PROBLEM REQUIREMENTS >>
Using the records below, quote only the span that opens with the line containing "The three.js and" and closes with the line containing "return node.outputs[0]", exactly and inclusively.

EXTRACTED ENTRIES >>
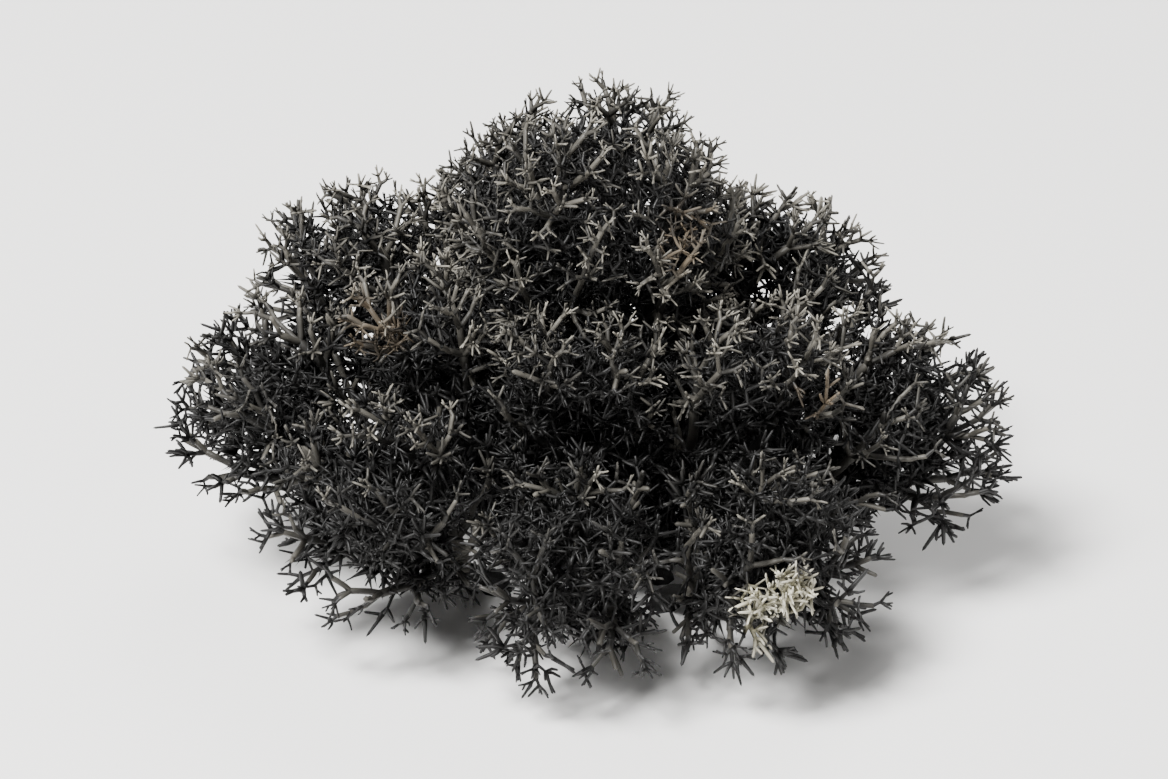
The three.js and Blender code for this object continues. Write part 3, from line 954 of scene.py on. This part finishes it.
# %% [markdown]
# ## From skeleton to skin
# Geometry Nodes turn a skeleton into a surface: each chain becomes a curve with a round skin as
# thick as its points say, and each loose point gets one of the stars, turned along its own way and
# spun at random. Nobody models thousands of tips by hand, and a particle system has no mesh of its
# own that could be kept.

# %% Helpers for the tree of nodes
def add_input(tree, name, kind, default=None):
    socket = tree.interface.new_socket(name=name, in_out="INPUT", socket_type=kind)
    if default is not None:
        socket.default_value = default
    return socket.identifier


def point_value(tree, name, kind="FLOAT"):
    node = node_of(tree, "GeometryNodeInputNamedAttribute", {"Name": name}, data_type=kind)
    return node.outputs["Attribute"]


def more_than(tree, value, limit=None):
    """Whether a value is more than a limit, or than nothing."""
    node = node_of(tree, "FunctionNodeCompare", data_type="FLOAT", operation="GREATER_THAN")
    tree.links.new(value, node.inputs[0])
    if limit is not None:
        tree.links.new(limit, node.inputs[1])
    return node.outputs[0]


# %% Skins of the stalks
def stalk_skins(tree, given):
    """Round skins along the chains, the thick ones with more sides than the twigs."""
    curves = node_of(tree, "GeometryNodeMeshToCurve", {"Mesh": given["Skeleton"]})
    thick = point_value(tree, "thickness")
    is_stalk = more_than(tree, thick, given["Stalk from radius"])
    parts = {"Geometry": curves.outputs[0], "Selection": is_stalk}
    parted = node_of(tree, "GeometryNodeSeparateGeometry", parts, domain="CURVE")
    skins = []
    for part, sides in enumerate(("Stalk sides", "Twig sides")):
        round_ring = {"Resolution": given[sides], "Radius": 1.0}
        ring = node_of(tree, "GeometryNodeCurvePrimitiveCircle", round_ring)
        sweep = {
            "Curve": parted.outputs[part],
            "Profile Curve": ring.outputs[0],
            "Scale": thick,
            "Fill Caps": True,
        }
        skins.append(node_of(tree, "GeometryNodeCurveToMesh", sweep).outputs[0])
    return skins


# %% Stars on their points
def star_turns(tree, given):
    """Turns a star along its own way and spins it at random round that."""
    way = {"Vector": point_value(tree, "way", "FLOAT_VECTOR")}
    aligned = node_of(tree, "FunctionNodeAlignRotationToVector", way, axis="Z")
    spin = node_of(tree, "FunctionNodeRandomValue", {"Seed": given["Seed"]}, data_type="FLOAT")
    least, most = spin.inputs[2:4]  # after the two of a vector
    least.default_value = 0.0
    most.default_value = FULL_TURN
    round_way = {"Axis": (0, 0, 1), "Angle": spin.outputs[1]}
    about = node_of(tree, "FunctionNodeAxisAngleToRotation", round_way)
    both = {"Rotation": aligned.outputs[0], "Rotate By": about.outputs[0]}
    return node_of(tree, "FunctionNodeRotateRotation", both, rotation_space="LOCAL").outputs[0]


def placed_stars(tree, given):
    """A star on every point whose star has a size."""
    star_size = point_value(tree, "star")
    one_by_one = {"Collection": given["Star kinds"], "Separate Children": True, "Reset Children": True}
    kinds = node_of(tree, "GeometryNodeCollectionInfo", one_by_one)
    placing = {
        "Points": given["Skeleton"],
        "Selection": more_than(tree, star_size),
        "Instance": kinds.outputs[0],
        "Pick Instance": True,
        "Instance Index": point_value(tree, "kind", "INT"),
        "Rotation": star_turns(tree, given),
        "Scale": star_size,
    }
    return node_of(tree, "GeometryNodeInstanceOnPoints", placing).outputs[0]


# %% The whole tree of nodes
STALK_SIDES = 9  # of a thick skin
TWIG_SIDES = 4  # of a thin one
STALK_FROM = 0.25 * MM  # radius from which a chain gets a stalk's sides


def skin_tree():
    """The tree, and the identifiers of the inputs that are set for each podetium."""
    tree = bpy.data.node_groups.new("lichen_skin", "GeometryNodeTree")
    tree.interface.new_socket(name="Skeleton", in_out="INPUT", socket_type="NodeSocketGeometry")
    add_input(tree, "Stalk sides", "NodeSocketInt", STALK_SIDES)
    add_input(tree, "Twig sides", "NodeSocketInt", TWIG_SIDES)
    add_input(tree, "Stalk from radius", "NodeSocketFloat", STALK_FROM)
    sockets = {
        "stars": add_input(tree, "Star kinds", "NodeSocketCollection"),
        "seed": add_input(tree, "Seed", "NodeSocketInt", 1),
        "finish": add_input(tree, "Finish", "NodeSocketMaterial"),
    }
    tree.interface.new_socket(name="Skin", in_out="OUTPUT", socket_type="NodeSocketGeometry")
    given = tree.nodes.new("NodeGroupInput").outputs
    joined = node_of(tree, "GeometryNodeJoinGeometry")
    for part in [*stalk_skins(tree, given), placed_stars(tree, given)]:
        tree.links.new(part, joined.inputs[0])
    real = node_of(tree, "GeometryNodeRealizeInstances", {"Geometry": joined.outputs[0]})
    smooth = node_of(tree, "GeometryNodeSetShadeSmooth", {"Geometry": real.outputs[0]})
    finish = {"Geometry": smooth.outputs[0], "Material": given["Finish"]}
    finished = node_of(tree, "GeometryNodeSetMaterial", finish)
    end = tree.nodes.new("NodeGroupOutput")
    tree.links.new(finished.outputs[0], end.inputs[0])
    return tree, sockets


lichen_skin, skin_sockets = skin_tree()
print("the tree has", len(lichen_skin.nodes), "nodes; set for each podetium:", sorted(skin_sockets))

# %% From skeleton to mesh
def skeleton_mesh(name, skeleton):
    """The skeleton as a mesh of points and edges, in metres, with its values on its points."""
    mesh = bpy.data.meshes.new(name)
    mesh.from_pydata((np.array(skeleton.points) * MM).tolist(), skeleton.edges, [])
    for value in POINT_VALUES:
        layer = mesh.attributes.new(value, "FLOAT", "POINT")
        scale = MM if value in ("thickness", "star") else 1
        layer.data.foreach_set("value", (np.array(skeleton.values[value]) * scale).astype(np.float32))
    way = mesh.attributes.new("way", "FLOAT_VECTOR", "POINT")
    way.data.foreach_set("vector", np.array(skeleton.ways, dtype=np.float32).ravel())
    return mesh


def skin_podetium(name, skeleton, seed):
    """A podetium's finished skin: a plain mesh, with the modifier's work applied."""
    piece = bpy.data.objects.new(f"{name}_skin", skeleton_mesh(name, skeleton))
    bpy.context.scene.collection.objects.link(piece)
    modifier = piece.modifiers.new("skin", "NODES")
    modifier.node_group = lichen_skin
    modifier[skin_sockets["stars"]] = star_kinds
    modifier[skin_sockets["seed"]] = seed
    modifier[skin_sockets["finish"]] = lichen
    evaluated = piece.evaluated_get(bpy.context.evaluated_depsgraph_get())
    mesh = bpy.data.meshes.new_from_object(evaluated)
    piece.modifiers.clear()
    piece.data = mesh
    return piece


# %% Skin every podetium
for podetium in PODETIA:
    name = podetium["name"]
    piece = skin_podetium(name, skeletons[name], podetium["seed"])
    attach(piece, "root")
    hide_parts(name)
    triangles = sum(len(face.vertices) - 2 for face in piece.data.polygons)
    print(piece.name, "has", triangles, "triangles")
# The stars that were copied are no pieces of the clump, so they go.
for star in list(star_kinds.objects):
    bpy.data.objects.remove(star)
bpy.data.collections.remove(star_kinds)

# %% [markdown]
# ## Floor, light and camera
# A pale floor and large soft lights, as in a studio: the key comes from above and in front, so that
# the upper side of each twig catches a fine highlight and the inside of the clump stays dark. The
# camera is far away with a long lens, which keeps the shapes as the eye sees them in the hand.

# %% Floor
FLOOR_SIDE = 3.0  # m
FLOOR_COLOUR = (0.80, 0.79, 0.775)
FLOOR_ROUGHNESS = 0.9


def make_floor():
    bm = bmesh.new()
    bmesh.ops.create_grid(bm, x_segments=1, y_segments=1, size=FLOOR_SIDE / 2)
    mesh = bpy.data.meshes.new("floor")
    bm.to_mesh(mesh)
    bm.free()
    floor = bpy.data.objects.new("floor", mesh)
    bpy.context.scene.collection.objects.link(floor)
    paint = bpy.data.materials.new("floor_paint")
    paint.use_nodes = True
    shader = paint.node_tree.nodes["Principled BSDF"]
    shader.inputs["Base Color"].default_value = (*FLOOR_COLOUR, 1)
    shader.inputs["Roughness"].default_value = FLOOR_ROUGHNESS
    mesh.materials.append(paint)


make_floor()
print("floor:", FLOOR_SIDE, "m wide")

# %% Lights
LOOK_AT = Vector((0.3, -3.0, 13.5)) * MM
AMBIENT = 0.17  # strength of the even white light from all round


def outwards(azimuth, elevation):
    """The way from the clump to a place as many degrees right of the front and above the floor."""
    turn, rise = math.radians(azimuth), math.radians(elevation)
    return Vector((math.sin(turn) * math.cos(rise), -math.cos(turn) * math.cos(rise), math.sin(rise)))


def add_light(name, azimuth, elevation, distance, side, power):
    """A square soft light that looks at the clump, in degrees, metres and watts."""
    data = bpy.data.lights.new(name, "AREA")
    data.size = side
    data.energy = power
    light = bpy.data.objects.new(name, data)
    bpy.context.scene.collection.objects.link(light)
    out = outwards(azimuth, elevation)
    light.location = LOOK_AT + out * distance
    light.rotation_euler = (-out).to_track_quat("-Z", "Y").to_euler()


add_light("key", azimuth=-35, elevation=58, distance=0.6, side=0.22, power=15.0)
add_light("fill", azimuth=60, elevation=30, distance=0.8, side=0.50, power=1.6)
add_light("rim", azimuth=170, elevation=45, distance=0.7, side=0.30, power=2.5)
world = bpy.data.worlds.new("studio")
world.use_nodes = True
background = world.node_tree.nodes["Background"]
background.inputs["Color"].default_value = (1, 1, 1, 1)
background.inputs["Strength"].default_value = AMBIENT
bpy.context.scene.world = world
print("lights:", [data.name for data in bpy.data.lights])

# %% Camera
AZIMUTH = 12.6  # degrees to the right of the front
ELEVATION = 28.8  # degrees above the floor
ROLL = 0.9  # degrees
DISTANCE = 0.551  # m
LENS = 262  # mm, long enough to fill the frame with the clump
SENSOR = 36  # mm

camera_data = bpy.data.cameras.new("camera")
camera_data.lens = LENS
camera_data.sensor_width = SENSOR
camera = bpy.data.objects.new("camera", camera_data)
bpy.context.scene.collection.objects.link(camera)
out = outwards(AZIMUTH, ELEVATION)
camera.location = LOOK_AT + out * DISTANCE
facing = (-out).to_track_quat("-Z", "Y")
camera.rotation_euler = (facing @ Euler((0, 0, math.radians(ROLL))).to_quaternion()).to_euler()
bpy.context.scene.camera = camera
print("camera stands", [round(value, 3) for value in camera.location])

--

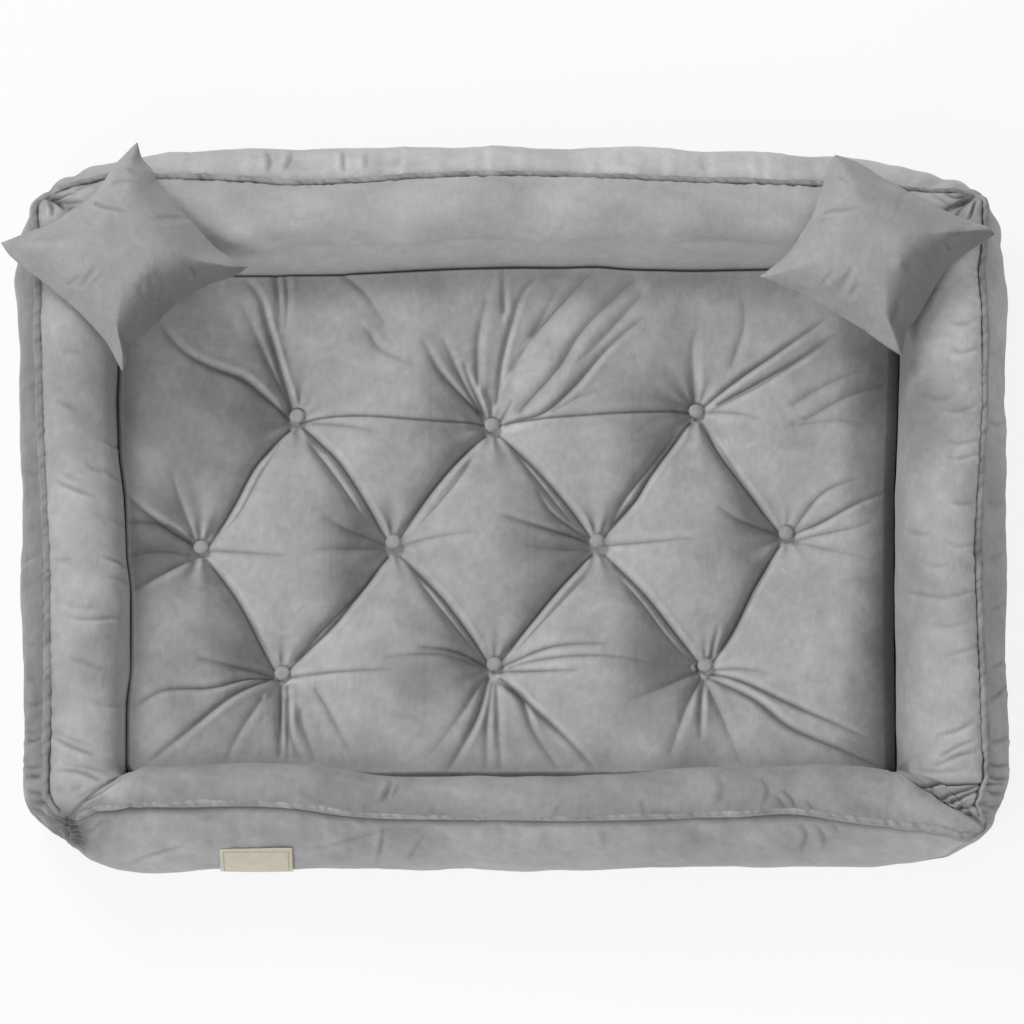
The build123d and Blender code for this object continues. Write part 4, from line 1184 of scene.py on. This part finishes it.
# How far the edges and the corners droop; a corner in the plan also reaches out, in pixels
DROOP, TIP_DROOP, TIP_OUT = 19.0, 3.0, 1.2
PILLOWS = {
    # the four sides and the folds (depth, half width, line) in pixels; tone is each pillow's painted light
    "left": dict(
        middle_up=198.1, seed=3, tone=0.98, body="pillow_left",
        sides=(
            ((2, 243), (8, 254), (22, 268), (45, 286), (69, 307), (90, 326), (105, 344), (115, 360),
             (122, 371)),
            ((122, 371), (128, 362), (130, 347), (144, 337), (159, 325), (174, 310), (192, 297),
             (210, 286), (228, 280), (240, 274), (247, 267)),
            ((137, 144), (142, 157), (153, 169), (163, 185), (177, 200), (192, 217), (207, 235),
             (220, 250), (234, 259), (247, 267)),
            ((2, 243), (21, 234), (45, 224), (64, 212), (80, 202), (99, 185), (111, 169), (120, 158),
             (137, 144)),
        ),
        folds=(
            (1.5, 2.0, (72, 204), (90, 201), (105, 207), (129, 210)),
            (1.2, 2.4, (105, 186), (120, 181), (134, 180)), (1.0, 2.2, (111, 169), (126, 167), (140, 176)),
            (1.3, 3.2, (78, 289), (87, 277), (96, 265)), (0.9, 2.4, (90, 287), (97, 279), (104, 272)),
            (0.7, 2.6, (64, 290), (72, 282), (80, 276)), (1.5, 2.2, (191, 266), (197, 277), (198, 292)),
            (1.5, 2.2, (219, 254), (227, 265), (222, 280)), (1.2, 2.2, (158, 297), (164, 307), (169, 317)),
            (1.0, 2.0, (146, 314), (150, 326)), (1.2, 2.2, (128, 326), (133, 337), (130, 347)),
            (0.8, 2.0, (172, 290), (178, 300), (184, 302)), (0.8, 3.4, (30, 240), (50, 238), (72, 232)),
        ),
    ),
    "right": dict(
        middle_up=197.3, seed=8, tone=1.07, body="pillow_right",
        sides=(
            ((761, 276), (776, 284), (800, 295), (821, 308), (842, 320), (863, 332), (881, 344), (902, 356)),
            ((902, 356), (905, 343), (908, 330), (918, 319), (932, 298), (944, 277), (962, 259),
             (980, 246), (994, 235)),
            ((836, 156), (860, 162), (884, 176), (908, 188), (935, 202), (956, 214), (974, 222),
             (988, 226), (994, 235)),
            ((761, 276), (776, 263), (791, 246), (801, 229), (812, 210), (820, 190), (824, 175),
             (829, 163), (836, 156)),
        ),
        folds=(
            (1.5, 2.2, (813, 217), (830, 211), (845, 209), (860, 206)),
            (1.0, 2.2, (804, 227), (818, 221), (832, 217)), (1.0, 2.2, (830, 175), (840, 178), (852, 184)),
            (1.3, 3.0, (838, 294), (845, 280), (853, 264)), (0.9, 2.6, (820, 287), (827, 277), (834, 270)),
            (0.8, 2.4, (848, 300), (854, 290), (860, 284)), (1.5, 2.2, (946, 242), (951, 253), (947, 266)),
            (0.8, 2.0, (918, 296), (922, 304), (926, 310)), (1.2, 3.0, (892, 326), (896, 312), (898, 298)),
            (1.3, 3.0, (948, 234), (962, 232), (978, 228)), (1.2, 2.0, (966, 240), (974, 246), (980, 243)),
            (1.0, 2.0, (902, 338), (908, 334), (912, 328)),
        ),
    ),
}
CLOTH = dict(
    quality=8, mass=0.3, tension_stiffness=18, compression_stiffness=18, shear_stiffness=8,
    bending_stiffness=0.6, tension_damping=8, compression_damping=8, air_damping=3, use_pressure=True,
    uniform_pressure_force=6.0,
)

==

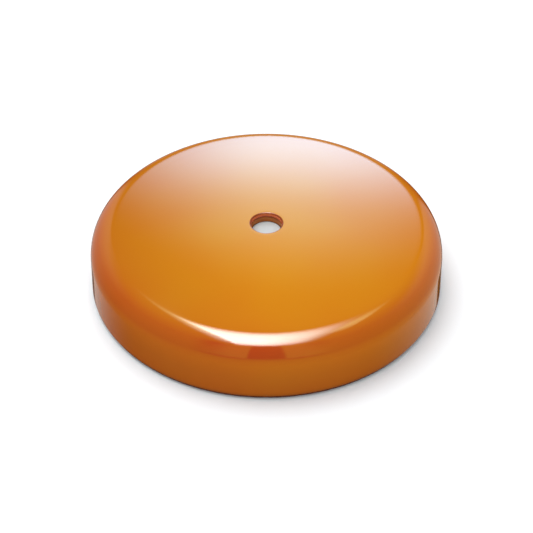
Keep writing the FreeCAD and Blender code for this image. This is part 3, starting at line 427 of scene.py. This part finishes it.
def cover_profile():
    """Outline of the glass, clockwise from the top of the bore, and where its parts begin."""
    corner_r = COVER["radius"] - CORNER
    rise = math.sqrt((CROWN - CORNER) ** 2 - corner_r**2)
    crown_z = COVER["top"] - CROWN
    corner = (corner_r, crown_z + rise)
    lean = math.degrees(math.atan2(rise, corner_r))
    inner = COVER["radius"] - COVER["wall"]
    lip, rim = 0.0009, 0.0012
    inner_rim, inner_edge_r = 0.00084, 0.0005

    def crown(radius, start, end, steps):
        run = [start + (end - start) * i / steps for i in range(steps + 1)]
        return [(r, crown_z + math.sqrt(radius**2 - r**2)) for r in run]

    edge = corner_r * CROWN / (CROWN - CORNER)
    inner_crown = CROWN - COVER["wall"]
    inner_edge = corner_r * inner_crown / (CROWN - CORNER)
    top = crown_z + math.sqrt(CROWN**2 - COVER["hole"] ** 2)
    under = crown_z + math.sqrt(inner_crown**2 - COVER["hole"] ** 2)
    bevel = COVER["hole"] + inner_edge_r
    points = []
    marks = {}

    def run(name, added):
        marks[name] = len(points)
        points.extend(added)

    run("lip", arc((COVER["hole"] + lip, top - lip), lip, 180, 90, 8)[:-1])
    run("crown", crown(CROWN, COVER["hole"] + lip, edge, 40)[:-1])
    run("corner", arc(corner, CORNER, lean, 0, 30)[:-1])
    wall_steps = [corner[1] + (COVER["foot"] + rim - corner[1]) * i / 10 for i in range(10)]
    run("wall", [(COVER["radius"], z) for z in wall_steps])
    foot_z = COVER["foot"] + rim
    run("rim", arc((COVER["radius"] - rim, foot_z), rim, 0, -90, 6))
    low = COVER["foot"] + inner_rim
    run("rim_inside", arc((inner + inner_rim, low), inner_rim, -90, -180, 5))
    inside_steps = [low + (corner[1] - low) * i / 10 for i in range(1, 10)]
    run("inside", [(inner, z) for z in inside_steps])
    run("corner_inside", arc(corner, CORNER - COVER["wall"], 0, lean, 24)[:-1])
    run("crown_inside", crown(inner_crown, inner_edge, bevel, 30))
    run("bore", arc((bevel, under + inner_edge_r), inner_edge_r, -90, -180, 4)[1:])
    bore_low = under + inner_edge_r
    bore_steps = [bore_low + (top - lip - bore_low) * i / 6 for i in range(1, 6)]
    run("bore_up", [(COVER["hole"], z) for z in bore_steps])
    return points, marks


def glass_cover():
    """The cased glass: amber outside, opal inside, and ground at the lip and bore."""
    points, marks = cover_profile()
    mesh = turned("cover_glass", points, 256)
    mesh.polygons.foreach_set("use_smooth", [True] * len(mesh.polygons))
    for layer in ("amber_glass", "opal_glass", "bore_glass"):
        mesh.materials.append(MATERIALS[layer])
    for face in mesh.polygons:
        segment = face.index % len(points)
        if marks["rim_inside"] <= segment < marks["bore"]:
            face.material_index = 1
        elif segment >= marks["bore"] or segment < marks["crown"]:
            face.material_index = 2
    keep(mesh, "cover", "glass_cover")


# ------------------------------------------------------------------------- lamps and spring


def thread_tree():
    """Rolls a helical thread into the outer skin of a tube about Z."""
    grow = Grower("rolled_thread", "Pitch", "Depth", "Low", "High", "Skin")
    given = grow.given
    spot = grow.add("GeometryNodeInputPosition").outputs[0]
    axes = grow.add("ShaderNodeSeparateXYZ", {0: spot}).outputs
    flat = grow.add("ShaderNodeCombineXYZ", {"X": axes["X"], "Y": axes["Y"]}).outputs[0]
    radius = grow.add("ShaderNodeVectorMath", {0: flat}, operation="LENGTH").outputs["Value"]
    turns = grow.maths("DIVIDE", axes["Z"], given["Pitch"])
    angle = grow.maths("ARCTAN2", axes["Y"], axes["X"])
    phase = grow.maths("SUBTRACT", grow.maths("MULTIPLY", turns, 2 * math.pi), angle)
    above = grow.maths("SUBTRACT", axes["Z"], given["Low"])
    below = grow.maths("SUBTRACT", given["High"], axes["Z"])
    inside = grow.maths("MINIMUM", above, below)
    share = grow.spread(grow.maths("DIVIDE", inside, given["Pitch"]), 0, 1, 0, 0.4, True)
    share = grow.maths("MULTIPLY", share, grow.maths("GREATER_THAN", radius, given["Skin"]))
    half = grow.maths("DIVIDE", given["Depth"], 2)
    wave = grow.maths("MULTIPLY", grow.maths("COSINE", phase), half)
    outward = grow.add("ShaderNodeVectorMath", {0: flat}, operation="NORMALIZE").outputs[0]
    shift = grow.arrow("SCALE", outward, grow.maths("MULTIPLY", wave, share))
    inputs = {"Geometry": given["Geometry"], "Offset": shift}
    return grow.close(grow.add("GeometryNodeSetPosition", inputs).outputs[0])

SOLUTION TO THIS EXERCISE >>
The three.js and Blender code for this object continues. Write part 3, from line 954 of scene.py on. This part finishes it.
# %% [markdown]
# ## From skeleton to skin
# Geometry Nodes turn a skeleton into a surface: each chain becomes a curve with a round skin as
# thick as its points say, and each loose point gets one of the stars, turned along its own way and
# spun at random. Nobody models thousands of tips by hand, and a particle system has no mesh of its
# own that could be kept.

# %% Helpers for the tree of nodes
def add_input(tree, name, kind, default=None):
    socket = tree.interface.new_socket(name=name, in_out="INPUT", socket_type=kind)
    if default is not None:
        socket.default_value = default
    return socket.identifier


def point_value(tree, name, kind="FLOAT"):
    node = node_of(tree, "GeometryNodeInputNamedAttribute", {"Name": name}, data_type=kind)
    return node.outputs["Attribute"]


def more_than(tree, value, limit=None):
    """Whether a value is more than a limit, or than nothing."""
    node = node_of(tree, "FunctionNodeCompare", data_type="FLOAT", operation="GREATER_THAN")
    tree.links.new(value, node.inputs[0])
    if limit is not None:
        tree.links.new(limit, node.inputs[1])
    return node.outputs[0]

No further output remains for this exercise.